Boush is a typical adult “third-culture kid” (TCK). The term, which was coined by American sociologist Ruth Hill Useem in the 1960s, refers to a child who has spent a significant part of their formative years outside of their parents’ culture, mixing the heritage of their birth with their adopted culture to create a so-called third culture.

For Boush, the advantage of not being completely immersed in a single culture is being able to have the best of both worlds.

“I cannot deny one culture over the other, because they both made me who I am,” she says. “So I grab what I want from each to mould my own culture, which is a mix of both.”

One of the toughest things about being a TCK in a predominantly expat society is the pain of saying goodbye when friends move away, and the struggle of having to make new ones.

“My best friend from kindergarten was a Palestinian who was born here, but her parents emigrated to Australia in eighth grade,” says Boush. “I was heartbroken that this person whom I associated my childhood with just disappeared.

She admits to feeling that had her family stayed in Sudan, “where hardly anyone leaves”, her life might have been much more stable.

Because of the diverse range of cultures experienced by TCKs, they are more likely to grow up to be culturally savvy and tolerant adults, says Dubai career and life coach Zeta Yarwood.

“They’re probably going to be more communicative, too, having had to make new friends often, which means later in life they’re good at building relationships with work colleagues,” she says. Expat parents can rejoice in the fact their TCK offspring are four times more likely to earn a bachelor’s degree, according to research by non-profit organisation TCKids.

However, TCKs are also more prone to depression.

“I’ve met a lot of third-culture kids who are so traumatised by the constant moving that they’ve given up on making friends completely,” says Yarwood. “They ask themselves: ‘What’s the point?’ We’re leaving in two years.”

Egyptian expat Ziad Gadou, who lived in Saudi Arabia and Oman before moving to the UAE four years ago, believes his TCK childhood has made him more resilient.

“We third-culture kids get used to adapting very quickly to new places,” says Gadou, the 22-year-old student of politics at the American University of Sharjah.

“I know I could be dropped anywhere in the world and I’d survive. It’s widened my spectrum of what’s possible in life.

“You put global goggles on and see a bigger picture, rather than just your own little cultural bubble.”

A keen guitarist, “home” for Gadou is wherever he takes his constant companion, Angelica: his guitar.

“My guitar has seen more countries than most people do in a lifetime,” he says.

Deepak Unnikrishnan, 35, is a lecturer at New York University Abu Dhabi. His award-winning book Temporary People tells stories about the UAE’s migrant workers.

His own family moved to Abu Dhabi from Kerala more than 40 years ago.
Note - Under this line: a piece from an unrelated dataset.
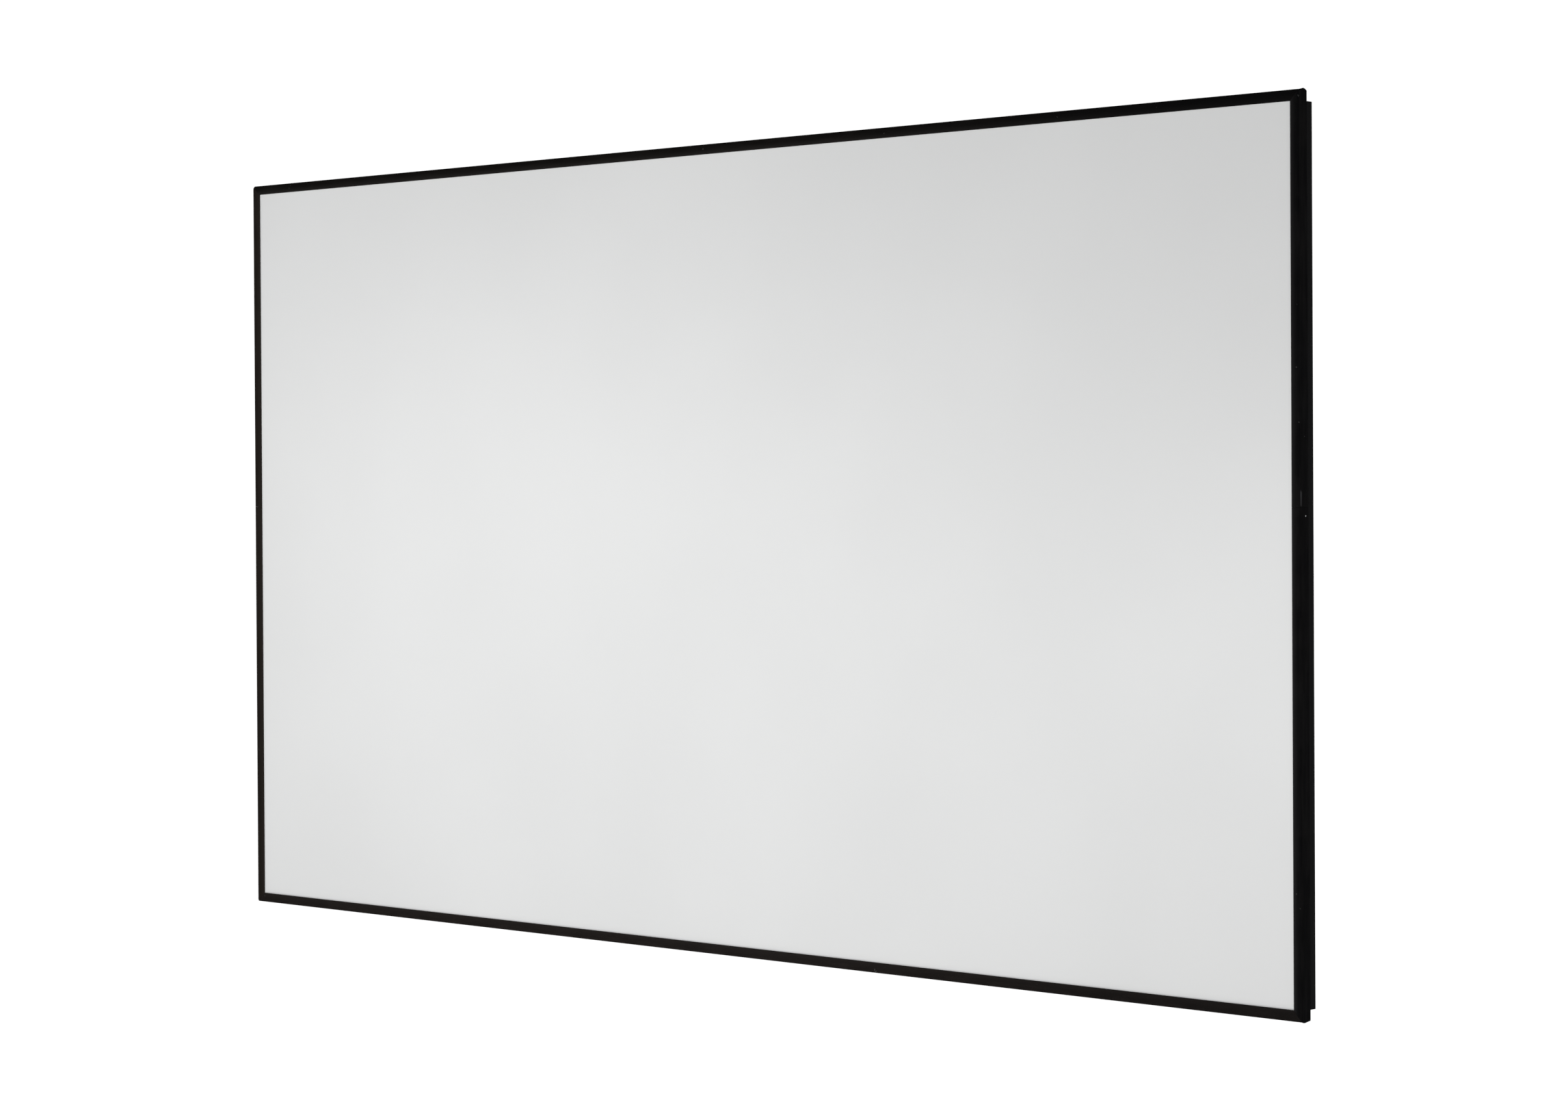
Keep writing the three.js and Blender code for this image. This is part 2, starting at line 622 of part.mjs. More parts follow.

“There’s always a temporariness to everything for third-culture kids, but maybe not how people imagine it,” he says.

“I’m just more precious about people. When I’m with them, I’m more aware that certain things may not last.”

Unnikrishnan still feels uncertain about what third culture really means. “People haven’t exactly figured out a term to define ‘us’, and we aren’t sure exactly what being from a third culture means ourselves,” he says. “For me, Abu Dhabi is the nearest thing to ‘home’ I’ve ever experienced. When I leave here and think of home, I think of this city.”

Gadou describes himself as “100 per cent Egyptian”, even though he hasn’t lived there since the age of 5. “I still have certain Egyptian mannerisms,” he says. “Sometimes I feel like a stranger in Egypt, because I don’t talk like other Egyptians. I don’t get exposed to the same cultural vibes as they do on a daily basis.”

Gadou notices that a “third culture” of expats has formed in the UAE, too.

“As we’re finding our homes here, we’re putting down little cultural roots,” he says. “It’s part of globalisation that’s happening everywhere.”